High School Basketball

Roetcisoender’s versatility sets him apart

For Lynden Christian junior guard Zach Roetcisoender, who in two seasons playing varsity ball has established himself as one of the premium scorers in the Northwest Conference, it’s odd to think only three to four years ago he couldn’t shoot.

His mid-range game is lethal now, but in middle school? Not so much, he said.

“My shot from mid-range has always been my thing,” Roetcisoender said in a phone interview. “Back when I was little in seventh or eighth grade I couldn’t shoot at all, so my dad made me switch my shot to over-the-head. I wasn’t strong enough to shoot 3s, so I’d work on my mid-range, and that’s been my thing.”

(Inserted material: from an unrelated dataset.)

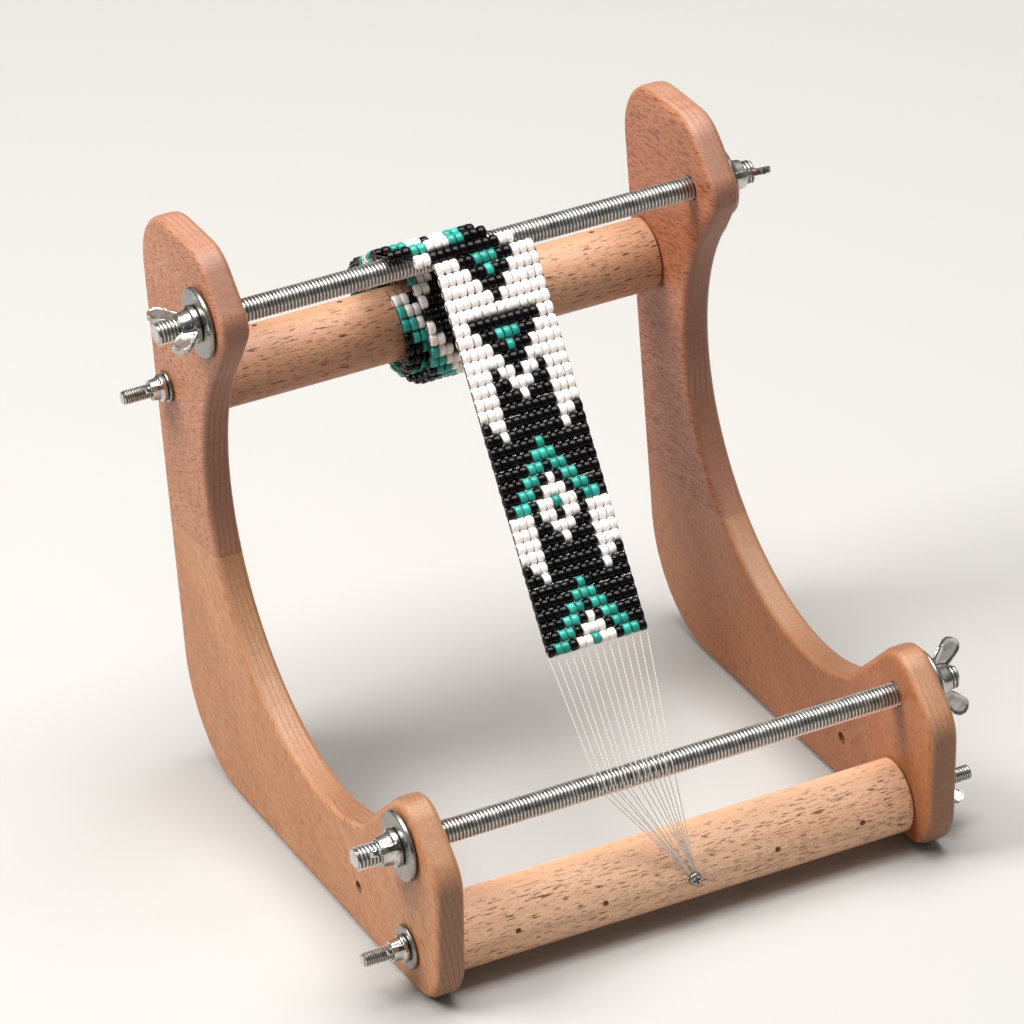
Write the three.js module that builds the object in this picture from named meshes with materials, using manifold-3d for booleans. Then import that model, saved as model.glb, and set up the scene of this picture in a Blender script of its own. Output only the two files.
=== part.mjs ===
// A table bead loom: two beech side panels carry two threaded rods and two turning dowels.
// The warp is tied to the front dowel, runs over both rods, and the finished beadwork is wound
// on the rear dowel. Wing nuts clamp the rods and the dowels between the panels.
// Millimetres. +X runs along the rods to the right, -Y points to the user, +Z is up.
// The sizes below are measured from the middle of the panels' base. The origin of the finished
// group is under the middle of the whole loom, the wound work included.
import * as THREE from 'three';
import { mergeVertices } from 'three/addons/utils/BufferGeometryUtils.js';
import Module from 'manifold-3d';

const wasm = await Module();
wasm.setup();

// Clearances
const SEAT_GAP = 0.3;

// Side panels: board thickness, clear space between them and the places of the four axes
const PANEL_THICKNESS = 10;
const PANEL_SPACING = 166;
const EDGE_ROUND = 2.5;
const PANEL_REAR = 103;
const MIDDLE_BEHIND_PANELS = 5.3;
const PANEL_TOP = 208.5;
const REAR_ROD_AT = new THREE.Vector2(52, 184);
const FRONT_ROD_AT = new THREE.Vector2(-79, 55);
const REAR_DOWEL_AT = new THREE.Vector2(90, 144);
const FRONT_DOWEL_AT = new THREE.Vector2(-76.5, 16);
const SPARE_HOLE_AT = new THREE.Vector2(-37.5, 17.5);
const SPARE_HOLE_DIAMETER = 4.5;

// The large hollow of the panel that keeps the hands clear of the warp
const HOLLOW_CENTRE = new THREE.Vector2(-12.5, 116.5);
const HOLLOW_RADIUS = 78;
const HOLLOW_FROM = THREE.MathUtils.degToRad(-113);
const HOLLOW_TO = THREE.MathUtils.degToRad(43);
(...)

Roetcisoender, who’s been on LC’s varsity team since he was a freshman, isn’t solely a scorer, but his versatility on the offensive end certainly is hard not to notice.

He has myriad ways to attack defenses.

“He is a guy we can use in a lot of different ways,” Lyncs coach Roger DeBoer said in a phone interview. “He is the type of kid who can post up, shoot the 3, he’s got a mid-range game.”

The Lynden Christian 6-foot-1 junior has developed his game like most, committing countless hours in the gym playing for AAU teams.

But when asked specifically how he’s added so many elements to his offensive arsenal, he had a simple answer for his post-up game.

“I was always big when I was little,” said Roetcisoender, who admitted he hasn’t went through a growth spurt in some time. “That’s how that came about.”

Roetcisoender averaged 3.4 points per game as a freshman, playing in 27 of LC’s 29 games the year the Lyncs placed fourth in state. Last season he flourished, averaged a team-leading 14.1 points per game with game-highs of 27 points twice. His strong season was rewarded with an all-Northwest Conference first-team selection.

But while Roetcisoender received the all-NWC accolade, he surely would have traded it for a stronger team finish.

Lynden Christian had a fine season, finishing 17-8, but the Lyncs struggled down the stretch. They lost to Meridian in the Class 1A District Tournament, which gave them a lower seed in the the 1A Tri-District Tournament. LC took a 62-59 opening-round loss Cascade Christian, a team Roetcisoender said Lynden Christian could have beat, and the Lyncs’ streak of three straight state appearances was snapped.

The loss stung the whole team, but has added motivation for this year’s campaign.

“After a situation like that, there was a bit of shock,” DeBoer said. “That comes with losing and things ending so suddenly. I think Zach and all his teammates take it as a challenge of, ‘Hey, let’s get back and see what we can do?’”

And strong team chemistry is one of the Lyncs’ top qualities this year, DeBoer said.

Everyone plays a role in that, but having a go-to scorer who is well-like by his teammates certainly helps.

“I think when you have a guy on the team others sense as a go-to guy or teammate, they can be difficult people,” DeBoer said. “(Roetcisoender) is such a great kid, and the coaches and players genuinely enjoy him. He’s a really good teammate.”

Roetcisoender said he learned the importance of being a team player his freshman year. The season prior to his first season, Lynden Christian had won a state championship, and Roetcisoender recalled he was nervous to step on anyone’s toes.

But senior team leader Isaac Reimer would frequently make him feel a part of the team.

“That was a huge confidence thing,” Roetcisoender said, “knowing the best player would do that to me, and that is how my approach has been. It’s all business on the court, but I like to have a friendship with all my teammates.”

This season Roetcisoender, who is only halfway through his high school career, doesn’t have any specific personal goals. Mainly, he said, he wants to play the best he can for his team and do everything in his power to help the Lyncs get back to the state tournament.